Use the word embeddings from before and after model training

In [None]:
# Get the embedding layer
embedding_layer = model.get_layer('embedding')

# Get the embeddings
embeddings = embedding_layer.get_weights()[0]
embeddings.shape

In [None]:
# Get the vocabulary from the TextVectorization layer
vocab = text_vectorization.get_vocabulary()
len(vocab)

In [None]:
# Sample words to visualize word embeddings for
test_words = ['good', 'bad', 'nice', 'poor', 'terrible', 'terrific', 'awesome', 'awful', 'best', 'worst']

print(f"{'Word':<15} {'Index'}")
print("="*30)
for word in test_words:
    print(f"{word:<15} {vocab.index(word)}")

In [None]:
# Embedding dimension
embeddings[vocab.index('good')].shape

In [None]:
from sklearn.decomposition import PCA

# Create a 2-dimensional PCA model of the word vectors using the scikit-learn PCA class
# n_components in PCA specifies the no. of dimensions
pca = PCA(n_components=2, random_state=42)

# Fit and transform the vectors using PCA model
reduced_untrained_emb = pca.fit_transform(embeddings)
reduced_untrained_emb.shape

In [None]:
# Reduced embedding for word 'good'
reduced_untrained_emb[vocab.index('good')]

In [None]:
# Visualize the embeddings
plt.figure(figsize=(8, 6))
for word in test_words:
    if word != '':  # Skip the empty string token
        x, y = reduced_untrained_emb[vocab.index(word)]
        plt.scatter(x, y)
        plt.annotate(word, (x, y), xytext=(5, 2), textcoords='offset points')

plt.title("Word Embeddings Visualization (Before training)")
plt.xlabel("Dimension 1")
plt.ylabel("Dimension 2")
plt.tight_layout()
plt.show()

### Train the model *(Switch to GPU runtime if needed)*

In [None]:
# Fit the model on train set
callbacks = [keras.callbacks.ModelCheckpoint("one_hot_dense.keras", save_best_only=True)]

# Change target shape from (None,) to (None, 1)
train_dataset = train_ds.map(lambda x, y: (x, tf.reshape(y, (-1,1))))                # Note that we are using 'train_ds' and not 'int_train_ds'
val_dataset = # YOUR CODE HERE to updated val_ds target

# YOUR CODE HERE to train the model on 'train_dataset', use 'val_dataset' for validation, train it for 20 epochs, specify the callbacks list


In [None]:
## Load saved model
# model = keras.models.load_model("one_hot_dense.keras")

# Check model performance
test_dataset = test_ds.map(lambda x, y: (x, tf.reshape(y, (-1,1))))

# YOUR CODE HERE to evaluate model on 'test_dataset'

From the above test accuracy, it can be seen that the model perfomance is not that well.

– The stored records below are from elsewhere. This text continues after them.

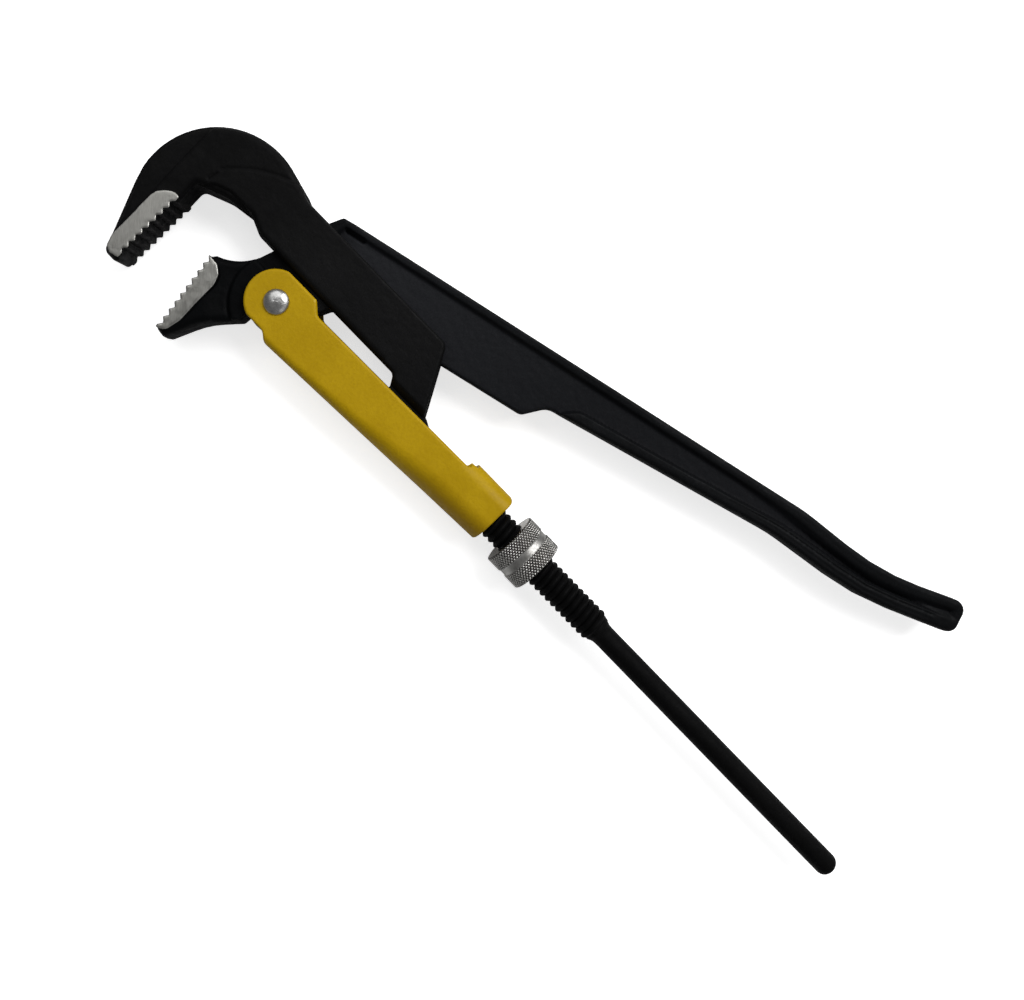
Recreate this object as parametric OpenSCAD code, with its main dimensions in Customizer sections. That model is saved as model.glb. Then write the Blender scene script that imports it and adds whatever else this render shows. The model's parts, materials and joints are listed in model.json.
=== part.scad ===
// Ninety-degree corner pipe wrench with a screw-adjusted lower jaw.
// Millimetres. +X runs along the threaded leg away from the hook, +Y from the leg towards the
// handle, +Z is up from the side the wrench lies on. The origin is in the middle of the jaws'
// mouth, half way through the wrench's thickness, where the axis of a gripped pipe passes.
// The sizes below are measured from the rivet's axis; place() moves every piece to the origin.

/* [Leg and thread] */
// Distance from the rivet's axis to the far end of the leg
leg_end_x = 264.6; // [240:0.2:290]
// Height of the leg's axis above the rivet's axis
leg_y = 0.4; // [0:0.1:0.8]
// Diameter of the plain rod at the end of the leg
rod_d = 7.7; // [6:0.1:9]
// Outside diameter of the thread
thread_d = 11.5; // [11:0.1:11.7]
// Depth of the thread
thread_depth = 1.0; // [0.5:0.1:1.3]
// Pitch of the thread
pitch = 2.5; // [2:0.1:3.2]
// Turns of thread on the leg
thread_turns = 36; // [34:1:40]

/* [Jaws] */
// Thickness of both jaws across their ground faces
jaw_t = 15; // [12.6:0.1:16.5]
// Distance from the rivet's axis to the crests of the hook's teeth
hook_face_x = 46.9; // [46.5:0.1:48]
// Distance from one tooth to the next
tooth_pitch = 3.13; // [2.8:0.01:3.4]
// Depth of the teeth
tooth_depth = 1.4; // [0.8:0.1:1.8]
// Tilt of the lower jaw's teeth from the hook's teeth with the handle at rest, in degrees
lower_tilt = 9; // [8:0.5:10]

/* [Shank] */
// Thickness across the two cheeks of the shank
shank_t = 17; // [15.5:0.1:18]
// Width of the slot between the cheeks
slot_w = 10; // [9.6:0.1:10.6]

/* [Sleeve] */
// Thickness across the outside of the sleeve
sleeve_t = 17.2; // [16.6:0.1:18.4]
// Width of the channel inside the sleeve
channel_w = 12.2; // [12:0.1:12.6]
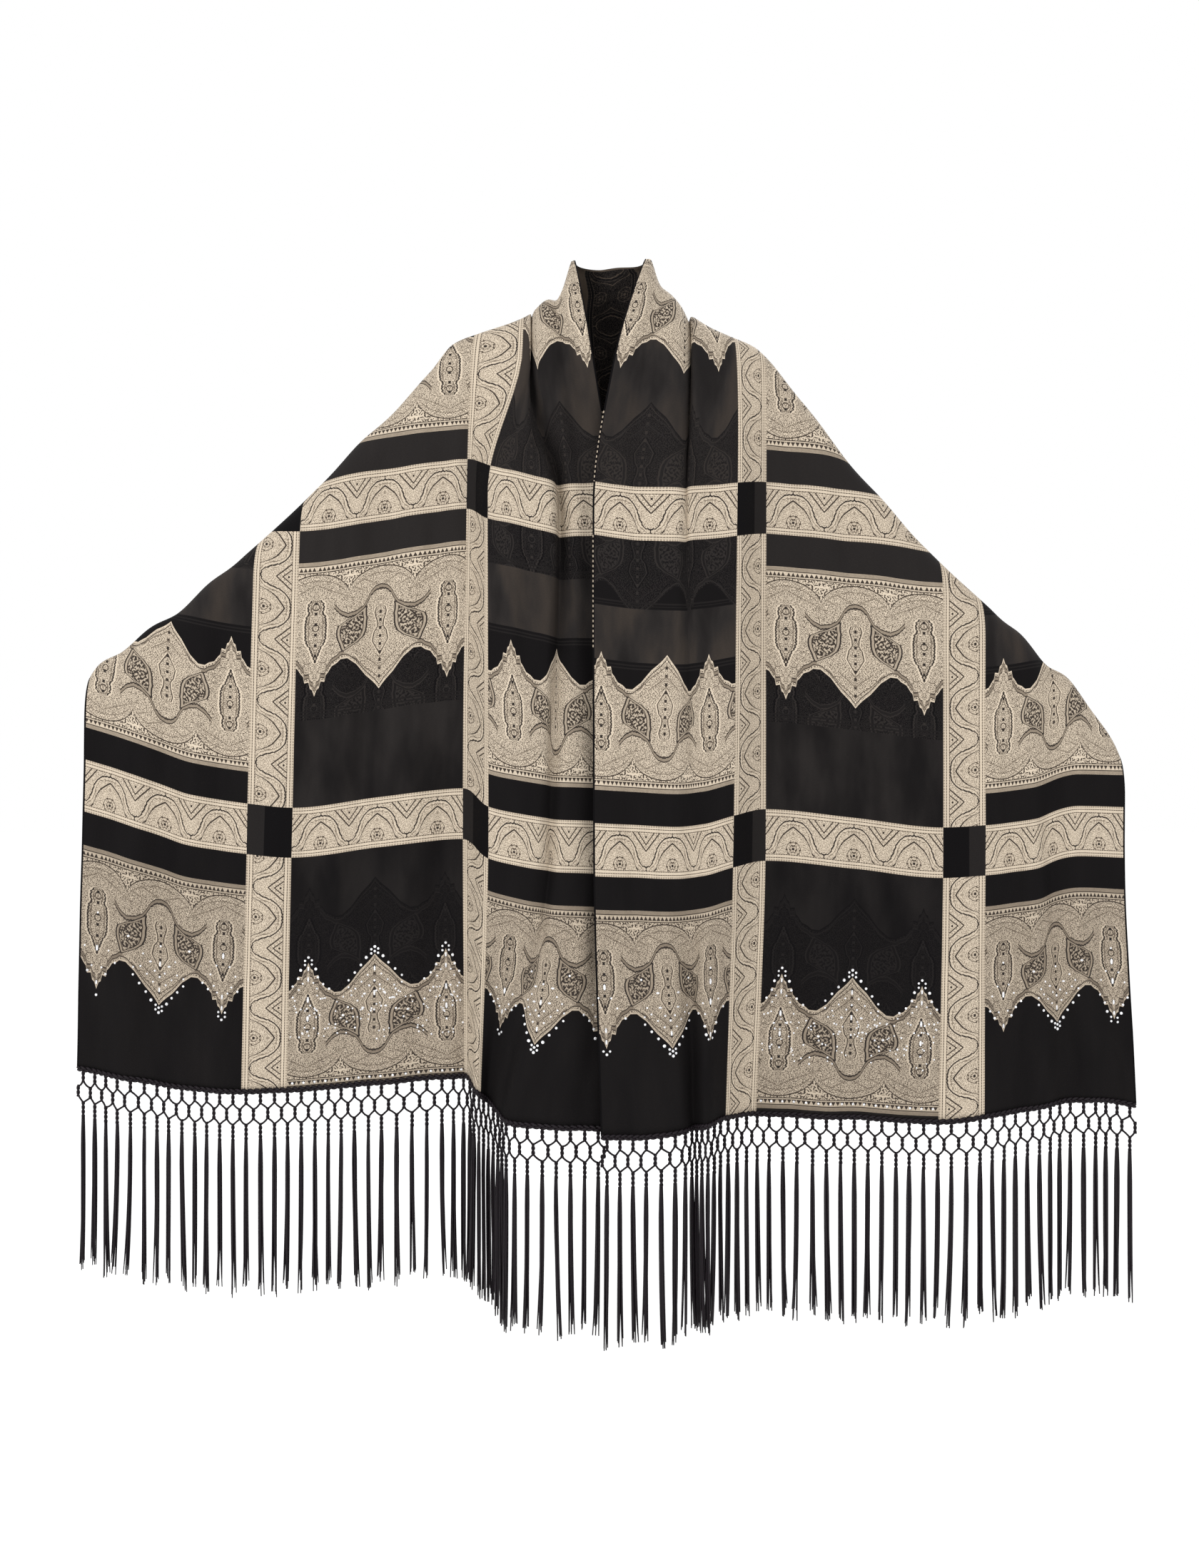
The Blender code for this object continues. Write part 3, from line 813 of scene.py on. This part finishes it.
cloth.data.materials.append(jacquard("jacquard_face", 1))
cloth.data.materials.append(jacquard("jacquard_reverse", 0))
wall = cloth.modifiers.new("wall", "SOLIDIFY")
wall.thickness = CLOTH_WALL
wall.offset = 0.0
wall.material_offset = 1
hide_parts("front_left", "front_right", "back")
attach(cloth, BODY)


# The hem cords: a braid of three black silk cords worked over each hem, which the net hangs from.
# The silk is piece-dyed black with a faint purple cast.
BRAID_LENGTH = 0.024
BRAID_RADIUS = 0.0018
BRAID_SWING = 0.0022
BRAID_DEPTH = 0.0014
BRAID_MIDDLE = 0.0022
HEM_SAMPLES = 600


def silk_finish():
    look = Look("fringe_silk", Specular_IOR_Level=0.22)
    place = look.node("ShaderNodeTexCoord").outputs["Object"]
    strands = look.node(
        "ShaderNodeTexNoise", (), {"Vector": place, "Scale": 900.0, "Detail": 2.0}
    ).outputs[0]
    ramp = look.node(
        "ShaderNodeValToRGB",
        {"stops": ((0.3, shade(9, 6, 9)), (0.7, shade(30, 21, 28)))},
        {"Fac": strands},
    )
    look.feed(look.surface.inputs["Base Color"], ramp.outputs["Color"])
    look.feed(look.surface.inputs["Roughness"], 0.42 + 0.2 * Number(look, strands))
    bump = look.node(
        "ShaderNodeBump", (), {"Strength": 0.3, "Distance": 0.0004, "Height": strands}
    )
    look.feed(look.surface.inputs["Normal"], bump.outputs[0])
    return look.material


SILK = silk_finish()


class Hem:
    """The hem line of one panel: places and outward directions by distance across the cloth."""

    def __init__(self, side):
        self.across = np.linspace(0, CLOTH_WIDTH, HEM_SAMPLES)
        self.line = front_place(side, self.across, np.zeros(HEM_SAMPLES))
        run = np.gradient(self.line, axis=0)
        out = np.cross(run, (0, 0, 1.0))
        out /= np.linalg.norm(out, axis=1)[:, None]
        self.out = out * (-1 if out[:, 1].mean() > 0 else 1)

    def at(self, across, down=0.0, out=0.0):
        """Places below the hem; across, down and out may be arrays."""
        across = np.clip(np.asarray(across, float), 0, CLOTH_WIDTH)
        place = np.stack([np.interp(across, self.across, self.line[:, k]) for k in range(3)], -1)
        side = np.stack([np.interp(across, self.across, self.out[:, k]) for k in range(3)], -1)
        place = place + side * np.asarray(out)[..., None]
        place[..., 2] -= down
        return place


class Strands:
    """Many thin round strands gathered into one mesh."""

    def __init__(self):
        self.points = []
        self.faces = []
        self.count = 0

    def add(self, path, radii, sides=5):
        path = np.asarray(path, float)
        radii = np.broadcast_to(np.asarray(radii, float), (len(path),))[:, None, None]
        run = np.gradient(path, axis=0)
        run /= np.linalg.norm(run, axis=1)[:, None] + 1e-12
        one = np.cross(run, (0.31, 0.95, 0.05))
        one /= np.linalg.norm(one, axis=1)[:, None] + 1e-12
        other = np.cross(run, one)
        turns = np.arange(sides) * 2 * math.pi / sides
        cosines = np.cos(turns)[None, :, None]
        sines = np.sin(turns)[None, :, None]
        rings = path[:, None] + radii * (cosines * one[:, None] + sines * other[:, None])
        self.points.append(rings.reshape(-1, 3))
        start = self.count
        self.count += rings.shape[0] * sides
        for ring in range(len(path) - 1):
            low = start + ring * sides
            for k in range(sides):
                n = (k + 1) % sides
                self.faces.append((low + k, low + n, low + sides + n, low + sides + k))
        self.faces.append(tuple(start + k for k in reversed(range(sides))))
        self.faces.append(tuple(self.count - sides + k for k in range(sides)))

    def made(self, name):
        made = add_mesh(name, np.concatenate(self.points), self.faces)
        made.data.shade_smooth()
        made.data.materials.append(SILK)
        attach(made, BODY)
        return made


def braid(side, hem):
    strands = Strands()
    steps = int(CLOTH_WIDTH / BRAID_LENGTH * 14)
    across = np.linspace(0.001, CLOTH_WIDTH - 0.001, steps)
    for k in range(3):
        phase = 2 * math.pi * (across / BRAID_LENGTH + k / 3)
        down = BRAID_MIDDLE + BRAID_SWING * np.sin(phase)
        out = BRAID_DEPTH * np.sin(2 * phase)
        strands.add(hem.at(across, down, out), BRAID_RADIUS, 6)
    return strands.made(f"hem_braid_{side}")


HEMS = {side: Hem(side) for side in ("left", "right")}
braids = [braid(side, HEMS[side]) for side in HEMS]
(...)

It is expected as we are using only Dense layers.

Let's see if the embeddings learned during training were able to capture the semantic relationships between words.

In [None]:
# Get the embedding layer
trained_embedding_layer = # YOUR CODE HERE to get 'embedding' layer

# Get the embeddings
trained_embeddings = # YOUR CODE HERE to get the embedding_layer weights
trained_embeddings.shape

In [None]:
# Create a 2-dimensional PCA model of the word vectors using the scikit-learn PCA class
# n_components in PCA specifies the no.of dimensions
pca = # YOUR CODE HERE to instantiate PCA()

# Fit and transform the vectors using PCA model
reduced_trained_emb = # YOUR CODE HERE to apply pca and transform the 'trained_embeddings'
reduced_trained_emb.shape

In [None]:
# Visualize the embeddings after model training

# YOUR CODE HERE


From the above plot, it can be seen that good nice are more related, bad poor are more related, and so on.